WRITTEN REQUEST
Output the lines that follow exactly as they are.

DATA EXCERPT

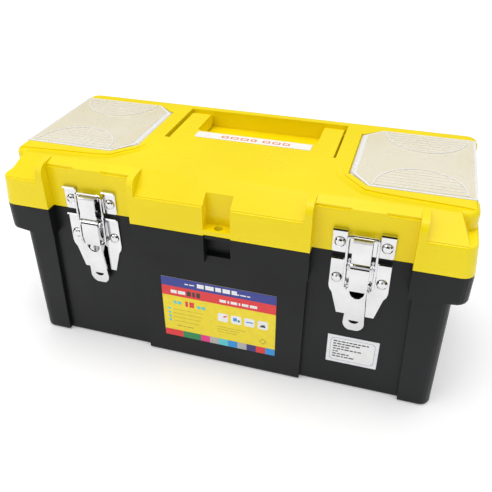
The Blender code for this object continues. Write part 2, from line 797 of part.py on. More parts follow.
def make_tray(grey):
    low, high = TRAY_Z
    outer = [(-TRAY_HALF, TRAY_Y[0]), (TRAY_HALF, TRAY_Y[0]), (TRAY_HALF, TRAY_Y[1]), (-TRAY_HALF, TRAY_Y[1])]
    tray = prism("tray", rounded(outer, [6.0] * 4), low, high)
    end = TRAY_HALF - TRAY_WALL
    front, back = TRAY_Y[0] + TRAY_WALL, TRAY_Y[1] - TRAY_WALL
    rows = (((front, -1.5), (-end, -56.0, 56.0, end)), ((1.5, back), (-end, -84.0, 84.0, end)))
    for depth, walls in rows:
        for left, right in zip(walls, walls[1:]):
            span = (left + (0.8 if left > -end else 0), right - (0.8 if right < end else 0))
            cut(tray, box("pocket", span, depth, (low + TRAY_WALL, high + 5)))
    grip = [(-62, high - 6), (62, high - 6), (56, TRAY_GRIP_TOP), (-56, TRAY_GRIP_TOP)]
    slot = [(-42, TRAY_SLOT[0]), (42, TRAY_SLOT[0]), (42, TRAY_SLOT[1]), (-42, TRAY_SLOT[1])]
    unite(tray, prism("grip", rounded(grip, [0, 0, 6, 6]), -1.6, 1.6, "Y"))
    cut(tray, prism("slot", rounded(slot, [8.0] * 4), -4, 4, "Y"))
    for side in (-1, 1):
        span = sorted((side * (TRAY_HALF - 1), side * TRAY_EAR_END))
        unite(tray, box("ear", span, (-55, 57), TRAY_EAR_Z))
    return complete(tray, grey, (0, 0, TRAY_EAR_Z[0]))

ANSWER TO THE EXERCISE
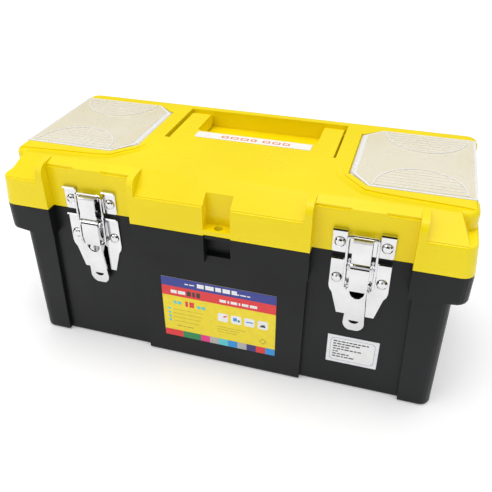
The Blender code for this object continues. Write part 2, from line 797 of part.py on. More parts follow.
def make_tray(grey):
    low, high = TRAY_Z
    outer = [(-TRAY_HALF, TRAY_Y[0]), (TRAY_HALF, TRAY_Y[0]), (TRAY_HALF, TRAY_Y[1]), (-TRAY_HALF, TRAY_Y[1])]
    tray = prism("tray", rounded(outer, [6.0] * 4), low, high)
    end = TRAY_HALF - TRAY_WALL
    front, back = TRAY_Y[0] + TRAY_WALL, TRAY_Y[1] - TRAY_WALL
    rows = (((front, -1.5), (-end, -56.0, 56.0, end)), ((1.5, back), (-end, -84.0, 84.0, end)))
    for depth, walls in rows:
        for left, right in zip(walls, walls[1:]):
            span = (left + (0.8 if left > -end else 0), right - (0.8 if right < end else 0))
            cut(tray, box("pocket", span, depth, (low + TRAY_WALL, high + 5)))
    grip = [(-62, high - 6), (62, high - 6), (56, TRAY_GRIP_TOP), (-56, TRAY_GRIP_TOP)]
    slot = [(-42, TRAY_SLOT[0]), (42, TRAY_SLOT[0]), (42, TRAY_SLOT[1]), (-42, TRAY_SLOT[1])]
    unite(tray, prism("grip", rounded(grip, [0, 0, 6, 6]), -1.6, 1.6, "Y"))
    cut(tray, prism("slot", rounded(slot, [8.0] * 4), -4, 4, "Y"))
    for side in (-1, 1):
        span = sorted((side * (TRAY_HALF - 1), side * TRAY_EAR_END))
        unite(tray, box("ear", span, (-55, 57), TRAY_EAR_Z))
    return complete(tray, grey, (0, 0, TRAY_EAR_Z[0]))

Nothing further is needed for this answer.